Records excerpted from a collection
======

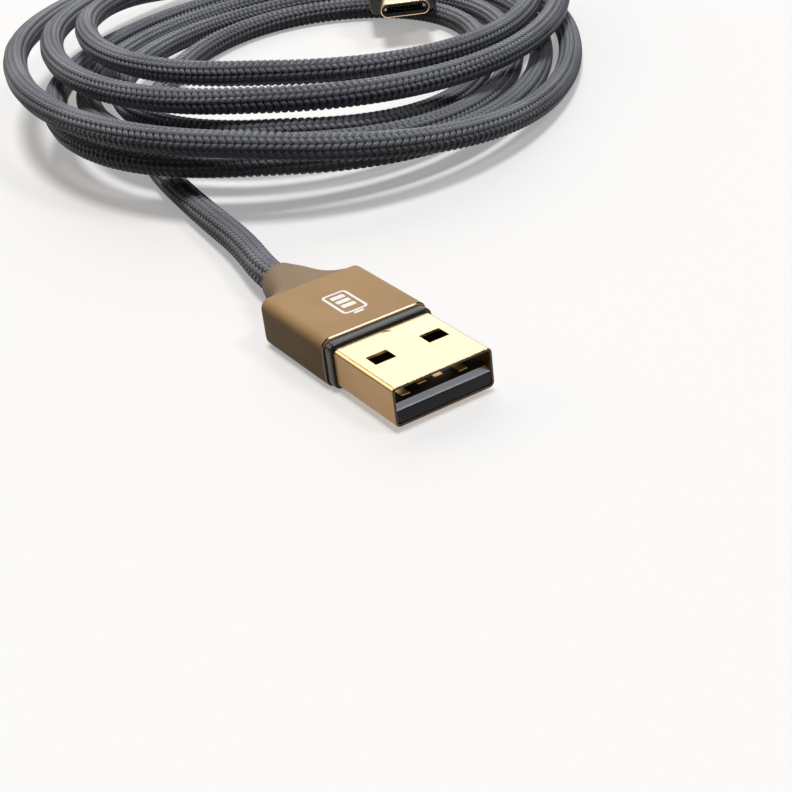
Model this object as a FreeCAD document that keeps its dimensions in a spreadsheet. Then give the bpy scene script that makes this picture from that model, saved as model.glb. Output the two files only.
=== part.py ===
import FreeCAD, Part, Sketcher
import math
import os
import re

Vector = FreeCAD.Vector

# Sizes of the cable in millimetres, each written once.
# a_ is the plug in front and c_ the plug at the far end. Setbacks run back from the mouth of the metal shell.
SIZES = {
    # front plug
    "a_shell_width": 12.0,
    "a_shell_height": 4.5,
    "a_shell_wall": 0.3,
    "a_shell_corner": 0.6,
    "a_shell_exposed": 11.1,
    "a_window_width": 2.5,
    "a_window_length": 2.0,
    "a_window_setback": 5.16,
    "a_window_spread": 6.5,
    "a_dimple_diameter": 1.5,
    "a_dimple_rise": 0.14,
    "a_dimple_setback": 9.9,
    "a_seam_width": 0.1,
    "a_seam_depth": 0.12,
    "a_tongue_recess": 0.1,
    "a_tongue_thickness": 1.84,
    "a_tongue_bevel_length": 0.9,
    "a_tongue_bevel_height": 0.36,
    "a_block_setback": 8.9,
    "a_block_length": 5.0,
    "a_contact_width": 1.0,
    "a_contact_thickness": 0.28,
    "a_contact_rise": 0.06,
    "a_contact_nose": 0.15,
    "a_contact_inner": 1.0,
    "a_contact_outer": 3.5,
    "a_power_contact_setback": 1.6,
    "a_data_contact_setback": 2.4,
    "a_contact_tail": 1.6,
    "a_collar_length": 1.25,
    "a_sleeve_margin": 0.55,
    "a_sleeve_rise": 0.6,
    "a_sleeve_corner": 1.15,
    "a_sleeve_length": 13.1,
    "a_neck_length": 8.0,
    "a_room_length": 1.9,
    "a_room_side": 1.0,
    "a_room_height": 3.6,
    # far plug
    "c_shell_width": 8.25,
    "c_shell_height": 2.4,
    "c_shell_wall": 0.2,
    "c_shell_flat": 0.02,
    "c_shell_exposed": 6.65,
    "c_insulator_recess": 0.2,
    "c_insulator_length": 8.8,
    "c_mouth_side": 0.51,
    "c_mouth_height": 0.98,
    "c_mouth_corner": 0.3,
    "c_mouth_depth": 5.6,
    "c_contact_count": 12,
    "c_contact_pitch": 0.5,
    "c_contact_width": 0.26,
    "c_contact_thickness": 0.14,
    "c_contact_setback": 1.3,
    "c_contact_tail": 1.6,
    "c_latch_thickness": 0.16,
    "c_latch_height": 0.6,
    "c_latch_setback": 0.9,
    "c_latch_hook": 0.3,
    "c_board_gap": 0.2,
    "c_board_side": 0.425,
    "c_board_thickness": 0.7,
    "c_board_length": 4.8,
    "c_resistor_length": 1.0,
    "c_resistor_width": 0.5,
    "c_resistor_height": 0.35,
    "c_pad_spread": 2.4,
    "c_pad_length": 1.6,
    "c_collar_length": 0.9,
    "c_sleeve_margin": 1.575,
    "c_sleeve_skin": 0.15,
    "c_sleeve_corner": 1.15,
    "c_sleeve_length": 14.3,
    "c_neck_length": 8.5,
    "c_room_length": 5.45,
    "c_room_side": 0.425,
    "c_room_height": 3.1,
    # shared by both plugs
    "rim_chamfer": 0.12,
    "collar_step": 0.22,
    "sleeve_wall": 0.32,
    "sleeve_chamfer": 0.2,
    "spigot_length": 2.0,
    "neck_step": 0.25,
    "neck_tip_wall": 0.5,
    "neck_tip_flat": 0.2,
    "conductor_diameter": 0.95,
    "conductor_gap": 0.15,
    "conductor_run": 0.6,
    "conductor_sides": 6,
    "crimp_wall": 0.25,
    "crimp_length": 2.6,
    "crimp_setback": 1.0,
    "jacket_lip": 0.4,
    "fit": 0.04,
    # cable
    "cable_diameter": 3.6,
    "cable_sides": 8,
    "floor_gap": 0.06,
    # pile of loops: how far each side lies from the centre where the winding turns back, and its step per turn
    "coil_centre_x": -84.1,
    "coil_centre_y": 43.7,
    "coil_bearing": 50.0,
    "coil_turns": 6.08,
    "coil_reversal": 3.6,
    "coil_layer": 4.5,
    "coil_fullness": 0.05,
    "low_reach_left": 44.5,
    "low_reach_back": 56.2,
    "low_reach_right": 44.5,
    "low_reach_front": 56.2,
    "low_pitch_left": 5.6,
    "low_pitch_back": 7.0,
    "low_pitch_right": 4.6,
    "low_pitch_front": 5.6,
    "high_reach_left": 51.5,
    "high_reach_back": 76.2,
    "high_reach_right": 44.5,
    "high_reach_front": 52.8,
    "high_pitch_left": 4.6,
    "high_pitch_back": 6.6,
    "high_pitch_right": 4.6,
    "high_pitch_front": 11.5,
    # turns over which the cable climbs to the upper layer, and over which its sides change to that layer's
    "climb_start": 3.48,
    "climb_end": 3.84,
    "shift_start": 3.60,
    "shift_end": 3.95,
    # the front of each loop is bridged over the straight lead, and the upper loops sag behind the lower ones
    "bridge_start": 0.5,
    "bridge_phase": 0.84,
    "bridge_reach": 0.34,
    "bridge_gain": 1.25,
    "sag_phase": 0.20,
    "sag_reach": 0.18,
    "sag_share": 0.93,
    # mouth of the far plug and the bearing of its nose
    "far_plug_x": -85.8,
    "far_plug_y": 64.1,
    "far_plug_z": 6.4,
    "far_plug_bearing": -30.0,
    # straight runs at the ends of the free stretches
    "lead_first_run": 8.0,
    "lead_last_run": 7.0,
    "tail_first_run": 6.0,
    "tail_last_run": 7.5,
}

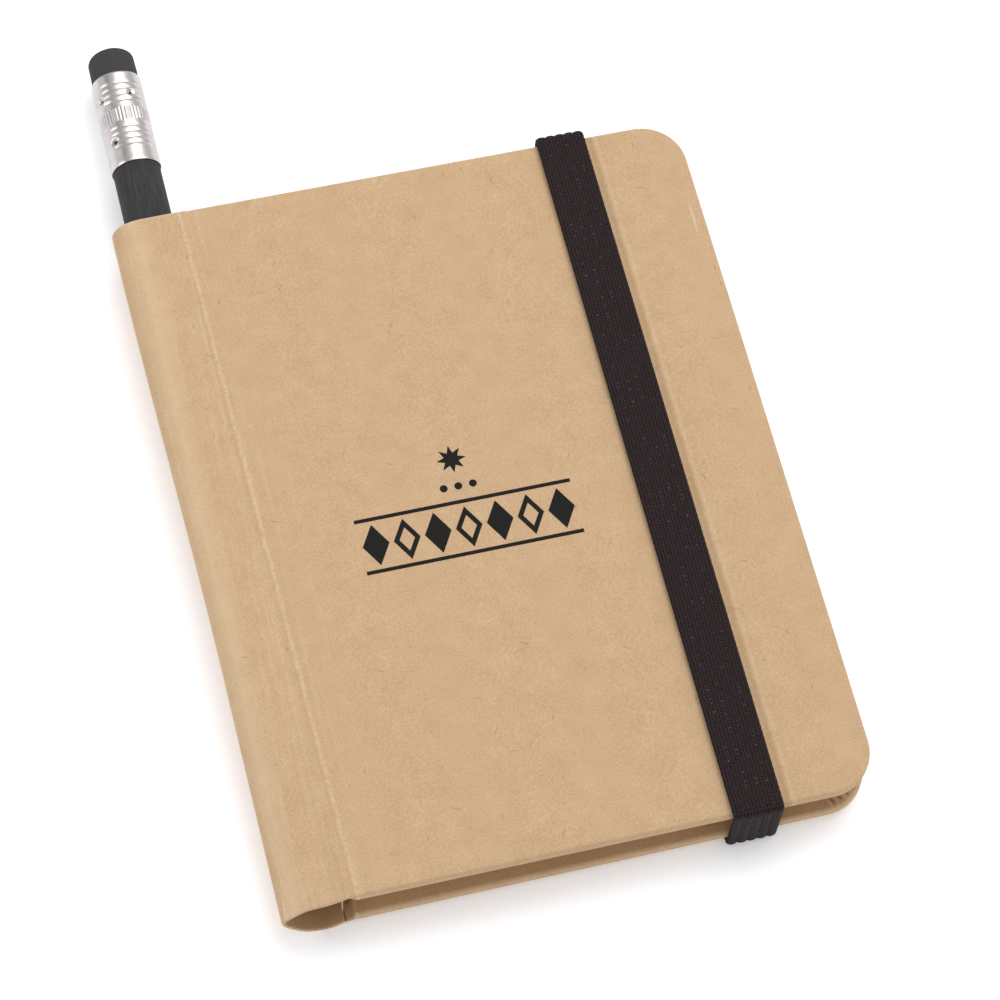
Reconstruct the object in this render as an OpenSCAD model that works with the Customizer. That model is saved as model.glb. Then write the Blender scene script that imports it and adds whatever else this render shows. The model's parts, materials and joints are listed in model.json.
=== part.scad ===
// Pocket notebook with a kraft paper cover, a pencil in a tube at the spine and an
// elastic closure. Millimetres.
//
// The notebook lies on its back: +Z points out of the front cover, +X to the fore edge and
// +Y to the head, where the pencil's eraser stands out. The origin is the centre of the
// back cover's outer face. Modules draw from the back crease (x = 0 there) and placed()
// moves the result to the origin.

/* [Cover] */
// Height of both covers, from tail to head
cover_h = 107; // [90:0.5:140]
// Width of a cover, from its crease to the fore edge
cover_w = 74.2; // [60:0.2:100]
// Radius of the covers' fore edge corners
corner_r = 6.5; // [3:0.5:9]
// Thickness of a cover board
board_t = 1.4; // [1:0.1:2.5]
// Thickness of the kraft paper that wraps the boards and forms the pencil tube
wrap_t = 0.25; // [0.15:0.05:0.4]
// Paper hinge between a crease and the board beside it
hinge_w = 1.6; // [1:0.1:3]
// Width of the kraft paper turned in over the boards' inner faces
turn_in_w = 14; // [12:0.5:20]
// Thickness of the endpapers: the pastedowns and the flyleaves
endpaper_t = 0.13; // [0.1:0.01:0.2]
// Bare turn-in left around a pastedown
paste_margin = 3; // [2:0.5:5]

/* [Pages] */
// Thickness of one leaf
leaf_t = 0.11; // [0.07:0.01:0.14]
// Leaves in each sewn section
leaves_per_section = 6; // [4:1:8]
// How far the pages stay inside the covers' head, tail and fore edges
page_inset = 3.5; // [2:0.5:5]
// Radius of the pages' fore edge corners
page_corner_r = 5; // [2:0.5:8]
// Air between two sections at the fore edge
page_gap = 0.06; // [0.04:0.01:0.12]
// How much thicker the closed book is at the crease than at the fore edge
spine_swell = 1.0; // [0.4:0.1:2]
// Thickness of the gauze on the back of the sewn sections
gauze_t = 0.15; // [0.1:0.05:0.3]
// Thickness of the glue between the gauze and the sections
glue_t = 0.2; // [0.1:0.05:0.4]

/* [Pencil tube] */
// Thickness of the liner strip that closes the tube towards the pages
liner_t = 0.4; // [0.2:0.1:0.8]
// Room in the tube beside the pencil, on the liner's side
room_in = 0.55; // [0.3:0.05:1.5]
// Room in the tube beside the pencil, on the outer side
room_out = 0.85; // [0.5:0.05:2]
// How far the tube bulges below the back cover
tube_bulge = 0.9; // [0.9:0.1:1.5]
// Height of the rounding that joins the tube's flat front to its widest point
shoulder_r = 3.8; // [3:0.1:4.5]

/* [Pencil] */
// Diameter of the pencil's wooden casing
pencil_d = 7; // [5.5:0.1:8.5]
// Length of the pencil, from the point to the top of the eraser
pencil_l = 120; // [90:1:150]
// How far the pencil stands out of the tube at the head
pencil_out = 30.8; // [27:0.1:40]
// Diameter of the graphite lead
lead_d = 2; // [1.8:0.1:3]
// Length of the sharpened wooden cone
cone_l = 17; // [12:1:22]
// Length of the bare lead at the point
point_l = 4; // [2:0.5:6]
// Wall of the metal ferrule
ferrule_wall = 0.2; // [0.15:0.05:0.3]
// Length of the ferrule
ferrule_l = 15.3; // [12:0.1:20]
// How far the eraser stands out of the ferrule
eraser_out = 4.9; // [3:0.1:8]
// How far the eraser reaches down into the ferrule
eraser_in = 7; // [5:0.5:9]
// Radius of the eraser's top edge
eraser_edge_r = 1.3; // [0.5:0.1:2]
// Clearance of the eraser in the ferrule
eraser_fit = 0.05; // [0.02:0.01:0.1]
// Wood left round the lead where the cone ends
cone_wall = 0.25; // [0.15:0.05:0.4]
// Rolled grooves at each end of the ferrule
grooves = 4; // [2:1:5]
// Distance between two of those grooves
groove_pitch = 1; // [0.7:0.05:1.1]
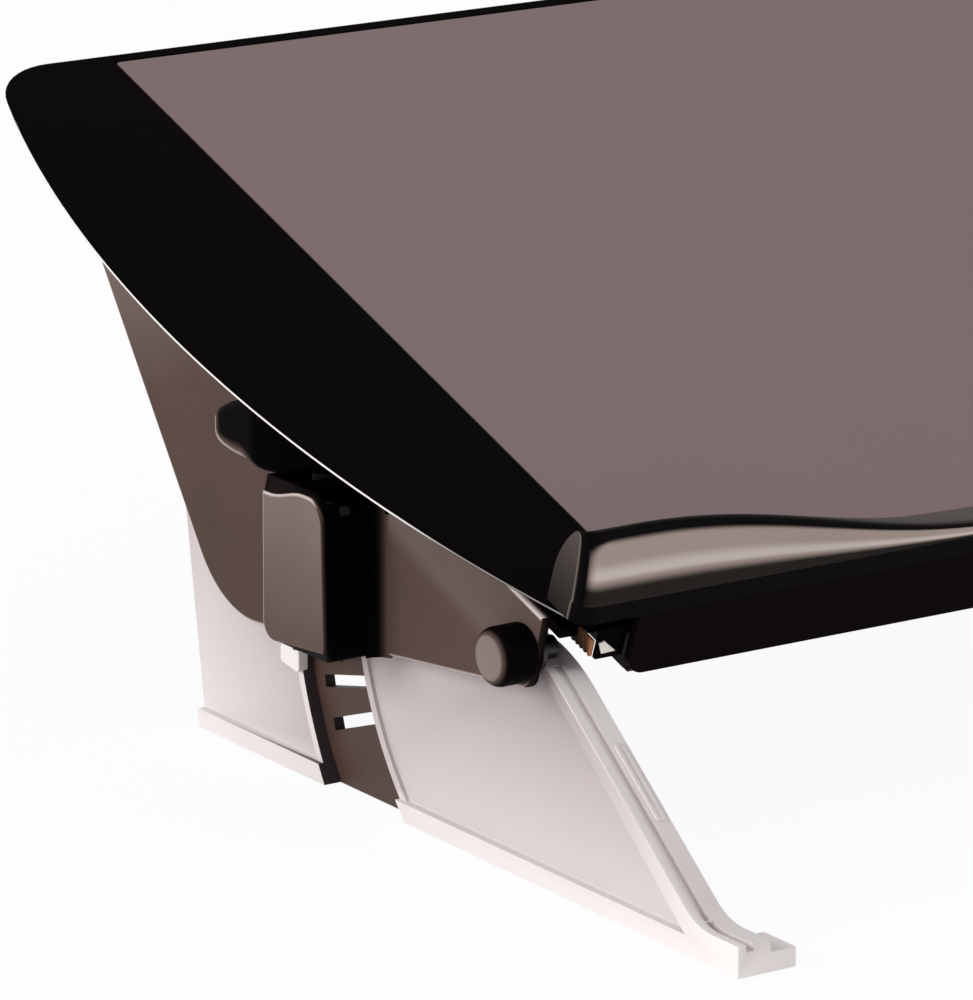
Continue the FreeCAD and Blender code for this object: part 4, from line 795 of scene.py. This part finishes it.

======

• **The task**
Quote the data above verbatim from its first line to the line that includes "Vector = FreeCAD.Vector", with both boundary lines retained.

• **Written solution**
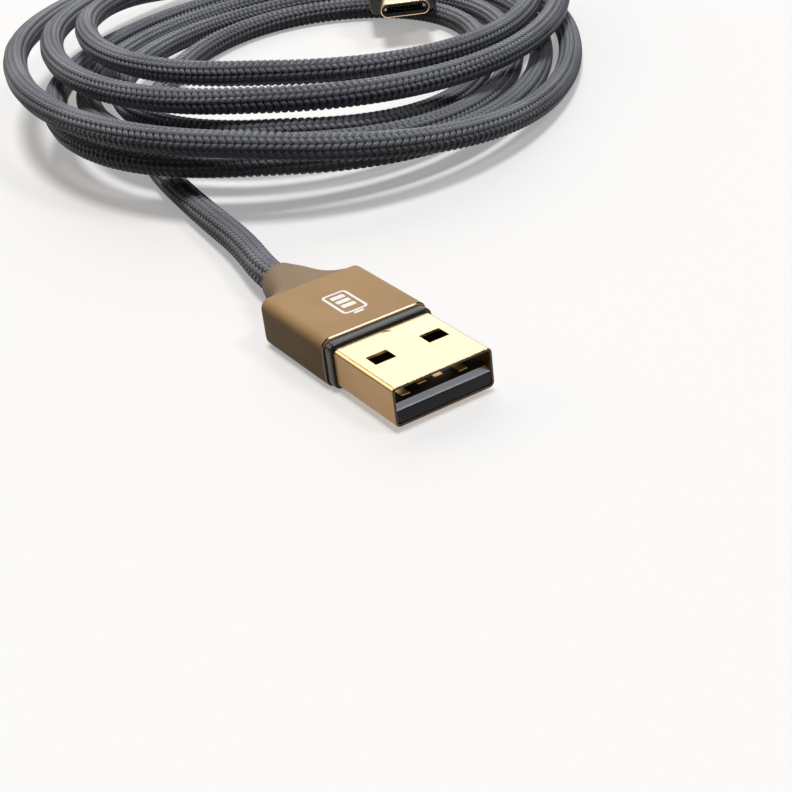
Model this object as a FreeCAD document that keeps its dimensions in a spreadsheet. Then give the bpy scene script that makes this picture from that model, saved as model.glb. Output the two files only.
=== part.py ===
import FreeCAD, Part, Sketcher
import math
import os
import re

Vector = FreeCAD.Vector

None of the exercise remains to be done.